• **Your task**: Repeat all of the data precisely.

• **Data lines**:
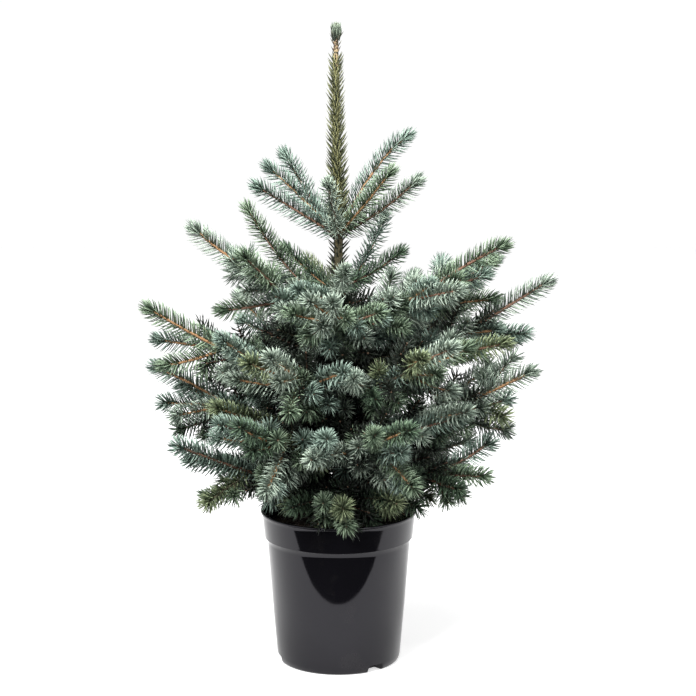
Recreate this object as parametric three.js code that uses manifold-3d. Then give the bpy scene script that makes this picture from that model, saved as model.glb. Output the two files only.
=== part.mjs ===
// A young blue spruce in a round nursery pot, in millimetres, +Z up.
// The origin is the centre of the pot's flat underside. -Y is the front.
// The trunk runs whole from the soil to the leader's tip. Boughs leave it in whorls, and each one
// ends where its fan of foliage begins. Shoots of the last two years carry needles from the trunk on.
import * as THREE from "three";
import { mergeVertices } from "three/addons/utils/BufferGeometryUtils.js";
import Module from "manifold-3d";

const wasm = await Module();
wasm.setup();

// ---------------------------------------------------------------- driving dimensions

const GAP = 0.3;                  // clearance between pieces that touch
const CUT_GAP = 0.5;              // growth of a piece that cuts its neighbour, facets included

const POT_HEIGHT = 236;
const RIM_RADIUS = 120;           // outer edge of the lip
const LIP_HEIGHT = 3.5;
const BAND_RADIUS = 118.5;        // rim band, just under the lip
const BAND_FOOT_RADIUS = 114.5;
const BAND_FOOT = 196;            // height of the band's lower edge
const SHOULDER_DROP = 7;
const BODY_RADIUS = 110.3;        // wall just under the shoulder
const HEEL_RADIUS = 95.3;         // wall just over the base
const HEEL_HEIGHT = 6;
const HEEL_CORNER = { inset: 1.5, height: 2 };
const BASE_RADIUS = 89.5;         // flat underside
const LEDGE_CORNER = { inset: 2, drop: 3 };
const LIP_ROUND = 1;
const MOUTH_RADIUS = 114.8;       // free of the wall at the lip, and over the soil
const MOUTH_FOOT_RADIUS = 112.8;
const WALL = 2.2;
const POT_FLOOR = 3;
const POT_SEGMENTS = 28;

// Drainage notches in the base's edge, each with its azimuth and width.
const NOTCHES = [[-53, 26], [67, 26], [182, 64]];
const NOTCH_HEIGHT = 11;
const NOTCH_INNER_RADIUS = 76;
const NOTCH_OVERRUN = 20;         // how far a notch's cut runs out past the wall
const NOTCH_SKIN = 2;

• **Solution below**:
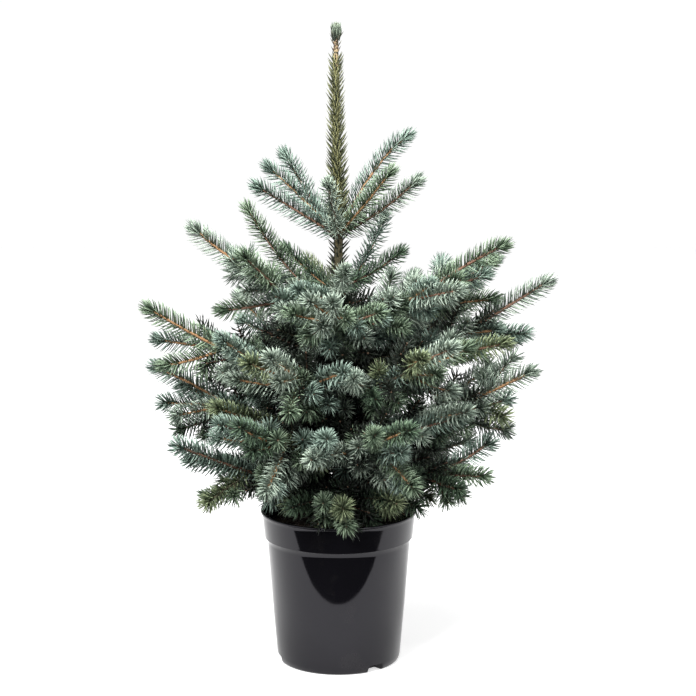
Recreate this object as parametric three.js code that uses manifold-3d. Then give the bpy scene script that makes this picture from that model, saved as model.glb. Output the two files only.
=== part.mjs ===
// A young blue spruce in a round nursery pot, in millimetres, +Z up.
// The origin is the centre of the pot's flat underside. -Y is the front.
// The trunk runs whole from the soil to the leader's tip. Boughs leave it in whorls, and each one
// ends where its fan of foliage begins. Shoots of the last two years carry needles from the trunk on.
import * as THREE from "three";
import { mergeVertices } from "three/addons/utils/BufferGeometryUtils.js";
import Module from "manifold-3d";

const wasm = await Module();
wasm.setup();

// ---------------------------------------------------------------- driving dimensions

const GAP = 0.3;                  // clearance between pieces that touch
const CUT_GAP = 0.5;              // growth of a piece that cuts its neighbour, facets included

const POT_HEIGHT = 236;
const RIM_RADIUS = 120;           // outer edge of the lip
const LIP_HEIGHT = 3.5;
const BAND_RADIUS = 118.5;        // rim band, just under the lip
const BAND_FOOT_RADIUS = 114.5;
const BAND_FOOT = 196;            // height of the band's lower edge
const SHOULDER_DROP = 7;
const BODY_RADIUS = 110.3;        // wall just under the shoulder
const HEEL_RADIUS = 95.3;         // wall just over the base
const HEEL_HEIGHT = 6;
const HEEL_CORNER = { inset: 1.5, height: 2 };
const BASE_RADIUS = 89.5;         // flat underside
const LEDGE_CORNER = { inset: 2, drop: 3 };
const LIP_ROUND = 1;
const MOUTH_RADIUS = 114.8;       // free of the wall at the lip, and over the soil
const MOUTH_FOOT_RADIUS = 112.8;
const WALL = 2.2;
const POT_FLOOR = 3;
const POT_SEGMENTS = 28;

// Drainage notches in the base's edge, each with its azimuth and width.
const NOTCHES = [[-53, 26], [67, 26], [182, 64]];
const NOTCH_HEIGHT = 11;
const NOTCH_INNER_RADIUS = 76;
const NOTCH_OVERRUN = 20;         // how far a notch's cut runs out past the wall
const NOTCH_SKIN = 2;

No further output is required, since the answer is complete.